Aside from sustainability, an important challenge for an organization like this one would be to retain its ideological mission and progressive character. Independence from established organizations like the DNC would be an important asset, allowing the organization to explore opportunities that ran counter to the DNC’s mission - for example, exploring business models that are inherently bipartisan or nonpartisan. Independence would also allow the organization to work in areas that are simply not a part of the DNC’s wheelhouse - religious organizing or climate tech, for instance. (And here I’m using the DNC as but one example of many established institutions in the progressive ecosystem.) By the same token, independence from longstanding political entities is something of a risk - it’s easy to imagine a progressive startup studio drifting further and further from fits founding mission over time, eventually becoming… just a startup studio. It’s certainly not inevitable, but an important risk to forestall.
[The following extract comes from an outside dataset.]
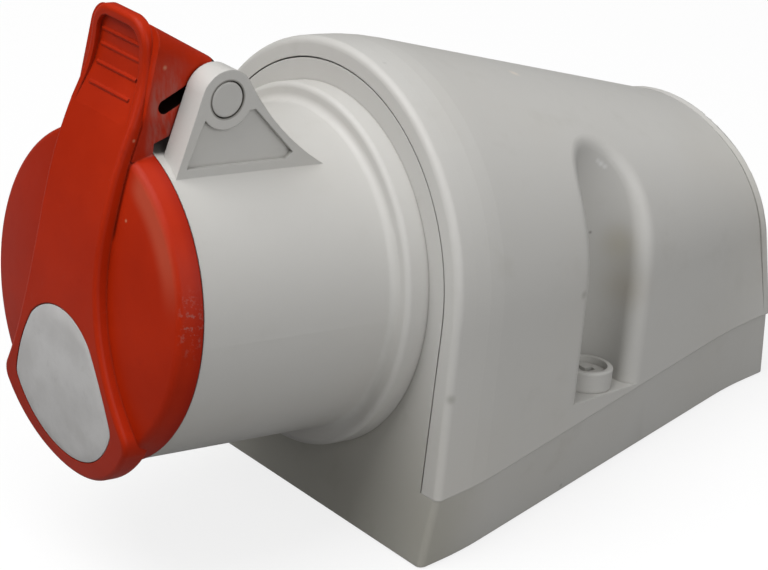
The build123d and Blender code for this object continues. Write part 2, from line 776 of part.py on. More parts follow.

Would it be possible to address long-lived, structural problems of these forms outside the startup studio? Certainly it would be possible: there’s nothing preventing other groups from attempting such a feat, though to my knowledge none have tried so far. Are startups the natural “product” to address this particular problem space? Not necessarily, and almost certainly not in every case. There are some problems which are better addressed by a well-funded non-profit or a particularly insightful PAC. It may well be the case that a progressive “startup” studio would in fact drift over time into a studio which produces not just startups but also committees, PACs, and other entities. As long as these organizations are long-term sustainable, and working to mitigate structural challenges in the progressive movement, there’s nothing wrong with that!
We’ll return to this idea over time - startup studios are easy to write about, difficult to implement. Hopefully it’s the beginning of an important conversation.